__What the task asks__:
Restate word for word the lines that begin the listing and end with the line holding "to the vehicle.".

....................

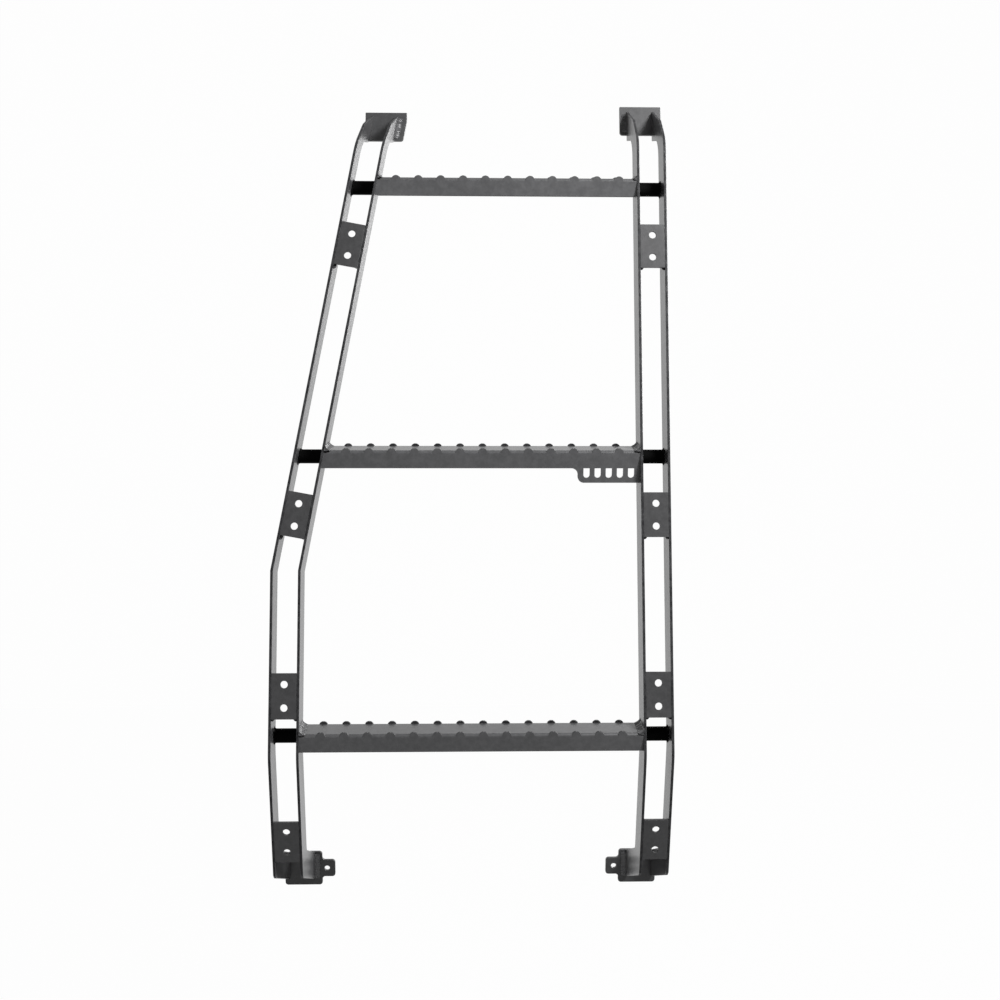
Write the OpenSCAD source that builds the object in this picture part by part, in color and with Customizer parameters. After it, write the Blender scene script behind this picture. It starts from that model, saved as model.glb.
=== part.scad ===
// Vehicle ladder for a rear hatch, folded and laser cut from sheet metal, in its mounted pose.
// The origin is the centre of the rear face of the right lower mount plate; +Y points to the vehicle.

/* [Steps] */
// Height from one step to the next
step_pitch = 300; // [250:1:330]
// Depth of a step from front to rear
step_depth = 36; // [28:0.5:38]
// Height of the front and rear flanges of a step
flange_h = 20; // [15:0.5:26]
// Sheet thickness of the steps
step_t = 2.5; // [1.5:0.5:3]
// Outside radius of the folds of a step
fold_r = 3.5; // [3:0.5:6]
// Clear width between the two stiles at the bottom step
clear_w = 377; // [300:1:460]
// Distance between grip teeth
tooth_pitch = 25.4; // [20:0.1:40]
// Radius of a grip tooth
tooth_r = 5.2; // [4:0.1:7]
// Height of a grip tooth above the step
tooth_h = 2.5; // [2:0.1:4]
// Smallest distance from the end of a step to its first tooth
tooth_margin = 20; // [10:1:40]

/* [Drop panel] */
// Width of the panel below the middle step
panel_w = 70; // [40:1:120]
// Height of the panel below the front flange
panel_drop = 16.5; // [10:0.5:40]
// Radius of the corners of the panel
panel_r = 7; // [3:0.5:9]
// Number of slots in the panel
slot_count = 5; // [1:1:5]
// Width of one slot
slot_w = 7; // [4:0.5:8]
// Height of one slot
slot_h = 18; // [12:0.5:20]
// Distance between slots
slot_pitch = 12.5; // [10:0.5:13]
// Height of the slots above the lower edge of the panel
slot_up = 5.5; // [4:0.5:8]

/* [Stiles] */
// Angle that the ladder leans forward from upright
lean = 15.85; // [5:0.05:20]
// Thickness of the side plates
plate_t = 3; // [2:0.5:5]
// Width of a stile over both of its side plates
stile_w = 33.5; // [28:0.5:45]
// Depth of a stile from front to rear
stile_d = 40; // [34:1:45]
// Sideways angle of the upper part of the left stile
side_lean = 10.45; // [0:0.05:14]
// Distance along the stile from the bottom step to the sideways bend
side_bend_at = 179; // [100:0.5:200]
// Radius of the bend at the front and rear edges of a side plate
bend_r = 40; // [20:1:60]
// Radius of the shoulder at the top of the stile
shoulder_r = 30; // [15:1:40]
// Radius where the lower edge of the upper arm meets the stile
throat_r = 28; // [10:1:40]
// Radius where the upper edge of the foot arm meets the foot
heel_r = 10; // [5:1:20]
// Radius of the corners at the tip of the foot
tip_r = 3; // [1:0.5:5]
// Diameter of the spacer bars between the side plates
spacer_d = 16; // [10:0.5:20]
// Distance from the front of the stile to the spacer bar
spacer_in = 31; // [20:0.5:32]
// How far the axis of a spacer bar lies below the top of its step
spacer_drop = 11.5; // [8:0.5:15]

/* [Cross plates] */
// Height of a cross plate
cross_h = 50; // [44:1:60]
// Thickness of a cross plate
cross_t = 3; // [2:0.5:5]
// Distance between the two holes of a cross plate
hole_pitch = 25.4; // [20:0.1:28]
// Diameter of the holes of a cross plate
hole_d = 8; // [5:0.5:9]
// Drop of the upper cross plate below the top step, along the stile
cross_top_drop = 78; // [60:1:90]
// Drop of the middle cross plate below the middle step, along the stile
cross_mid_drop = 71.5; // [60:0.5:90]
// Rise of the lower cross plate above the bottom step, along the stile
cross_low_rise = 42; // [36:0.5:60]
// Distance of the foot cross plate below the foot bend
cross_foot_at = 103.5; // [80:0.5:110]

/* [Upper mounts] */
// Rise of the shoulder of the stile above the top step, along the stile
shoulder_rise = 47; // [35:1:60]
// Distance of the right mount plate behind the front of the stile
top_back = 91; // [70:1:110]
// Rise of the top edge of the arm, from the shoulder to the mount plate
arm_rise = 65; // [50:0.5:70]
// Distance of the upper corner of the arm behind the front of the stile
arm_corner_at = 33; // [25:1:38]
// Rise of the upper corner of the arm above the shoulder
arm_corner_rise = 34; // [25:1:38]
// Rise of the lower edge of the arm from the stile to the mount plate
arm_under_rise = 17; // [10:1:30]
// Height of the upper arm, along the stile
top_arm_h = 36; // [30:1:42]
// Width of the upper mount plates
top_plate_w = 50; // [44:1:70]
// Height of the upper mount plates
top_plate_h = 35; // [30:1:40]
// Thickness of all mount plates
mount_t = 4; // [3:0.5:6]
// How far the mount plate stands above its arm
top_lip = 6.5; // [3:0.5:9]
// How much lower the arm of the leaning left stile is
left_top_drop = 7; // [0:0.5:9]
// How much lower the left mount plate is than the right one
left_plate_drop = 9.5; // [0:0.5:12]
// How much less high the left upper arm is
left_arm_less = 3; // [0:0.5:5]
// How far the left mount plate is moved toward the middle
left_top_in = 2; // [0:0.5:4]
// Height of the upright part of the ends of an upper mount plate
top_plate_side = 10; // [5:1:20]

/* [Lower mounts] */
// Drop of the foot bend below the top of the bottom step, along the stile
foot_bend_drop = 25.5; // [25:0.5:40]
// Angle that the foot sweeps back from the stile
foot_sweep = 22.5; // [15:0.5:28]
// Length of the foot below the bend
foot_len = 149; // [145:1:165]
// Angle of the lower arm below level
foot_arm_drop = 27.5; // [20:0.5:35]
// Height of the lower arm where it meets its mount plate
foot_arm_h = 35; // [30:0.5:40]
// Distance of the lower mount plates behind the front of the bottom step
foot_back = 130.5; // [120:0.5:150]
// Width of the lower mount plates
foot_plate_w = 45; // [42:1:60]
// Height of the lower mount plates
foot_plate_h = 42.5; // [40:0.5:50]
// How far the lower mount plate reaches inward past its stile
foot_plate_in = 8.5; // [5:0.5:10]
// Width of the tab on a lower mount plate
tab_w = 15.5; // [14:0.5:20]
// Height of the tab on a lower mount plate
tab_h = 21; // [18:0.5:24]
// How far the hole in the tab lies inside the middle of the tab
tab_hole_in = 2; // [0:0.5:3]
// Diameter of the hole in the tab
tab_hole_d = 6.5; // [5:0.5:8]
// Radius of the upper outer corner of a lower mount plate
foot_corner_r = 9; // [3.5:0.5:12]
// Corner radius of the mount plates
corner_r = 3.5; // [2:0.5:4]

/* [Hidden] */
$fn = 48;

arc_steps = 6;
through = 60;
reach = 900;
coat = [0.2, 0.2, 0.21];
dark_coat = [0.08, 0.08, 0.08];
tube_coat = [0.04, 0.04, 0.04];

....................

__Result below__:
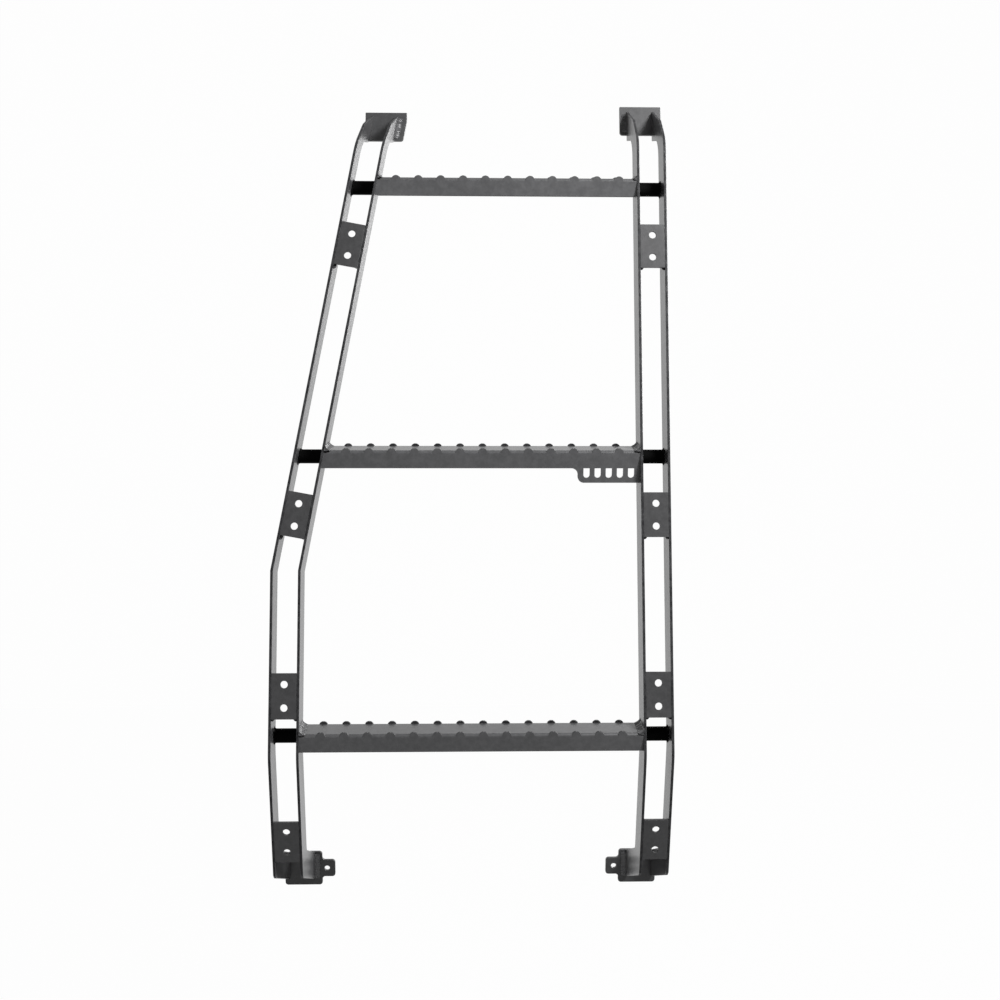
Write the OpenSCAD source that builds the object in this picture part by part, in color and with Customizer parameters. After it, write the Blender scene script behind this picture. It starts from that model, saved as model.glb.
=== part.scad ===
// Vehicle ladder for a rear hatch, folded and laser cut from sheet metal, in its mounted pose.
// The origin is the centre of the rear face of the right lower mount plate; +Y points to the vehicle.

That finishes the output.